Exercise objective: Reproduce the full listing that appears beneath this instruction exactly.
-- start of Provided material --
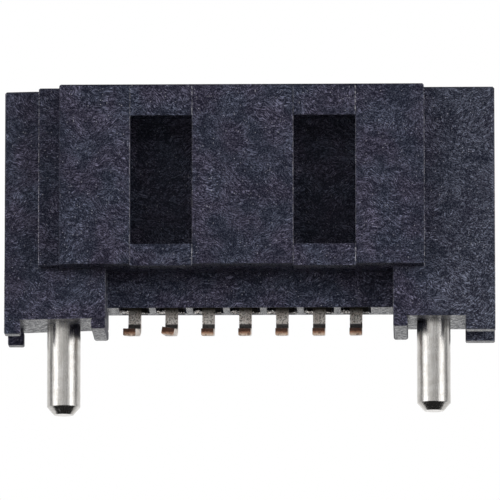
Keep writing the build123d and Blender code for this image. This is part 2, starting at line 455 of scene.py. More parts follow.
# %% The edge group
BEVEL_SAMPLES = 6
EDGE_RANGE = (0.999, 0.90)      # likeness of the two normals where an edge starts, and where it is full
WEAR_RANGE = (0.42, 0.62)       # part of the noise over which wear sets in


def make_edge_group():
    """Edge rounding, and a mask for edge wear and painted edge highlights."""
    tree, given, out = new_group(
        "rounded_edges",
        [("Vector", "NodeSocketVector", None), ("Radius", "NodeSocketFloat", 0.03 * MM),
         ("Break Up", "NodeSocketFloat", 8.0)],
        [("Normal", "NodeSocketVector"), ("Wear And Highlight", "NodeSocketFloat")],
    )
    bevel = node(tree, "ShaderNodeBevel", given["Radius"], samples=BEVEL_SAMPLES)
    true_normal = node(tree, "ShaderNodeNewGeometry").outputs["Normal"]
    likeness = node(tree, "ShaderNodeVectorMath", bevel.outputs[0], true_normal, operation="DOT_PRODUCT")
    edge = remap(tree, likeness.outputs["Value"], *EDGE_RANGE)
    gaps = remap(tree, noise(tree, given["Vector"], given["Break Up"], 3.0, 0.7), *WEAR_RANGE)
    tree.links.new(bevel.outputs[0], out["Normal"])
    tree.links.new(math(tree, "MULTIPLY", edge, gaps), out["Wear And Highlight"])
    return tree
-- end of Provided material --
Solved exercise:
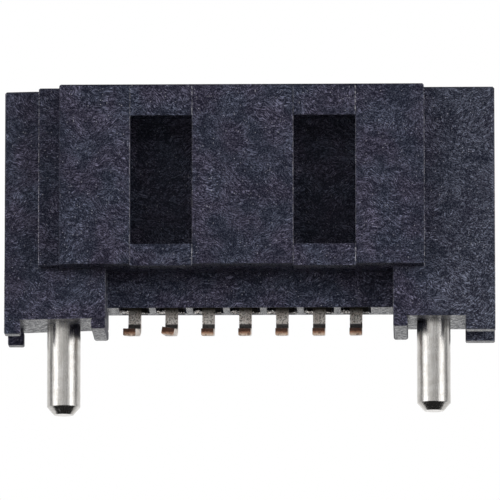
Keep writing the build123d and Blender code for this image. This is part 2, starting at line 455 of scene.py. More parts follow.
# %% The edge group
BEVEL_SAMPLES = 6
EDGE_RANGE = (0.999, 0.90)      # likeness of the two normals where an edge starts, and where it is full
WEAR_RANGE = (0.42, 0.62)       # part of the noise over which wear sets in


def make_edge_group():
    """Edge rounding, and a mask for edge wear and painted edge highlights."""
    tree, given, out = new_group(
        "rounded_edges",
        [("Vector", "NodeSocketVector", None), ("Radius", "NodeSocketFloat", 0.03 * MM),
         ("Break Up", "NodeSocketFloat", 8.0)],
        [("Normal", "NodeSocketVector"), ("Wear And Highlight", "NodeSocketFloat")],
    )
    bevel = node(tree, "ShaderNodeBevel", given["Radius"], samples=BEVEL_SAMPLES)
    true_normal = node(tree, "ShaderNodeNewGeometry").outputs["Normal"]
    likeness = node(tree, "ShaderNodeVectorMath", bevel.outputs[0], true_normal, operation="DOT_PRODUCT")
    edge = remap(tree, likeness.outputs["Value"], *EDGE_RANGE)
    gaps = remap(tree, noise(tree, given["Vector"], given["Break Up"], 3.0, 0.7), *WEAR_RANGE)
    tree.links.new(bevel.outputs[0], out["Normal"])
    tree.links.new(math(tree, "MULTIPLY", edge, gaps), out["Wear And Highlight"])
    return tree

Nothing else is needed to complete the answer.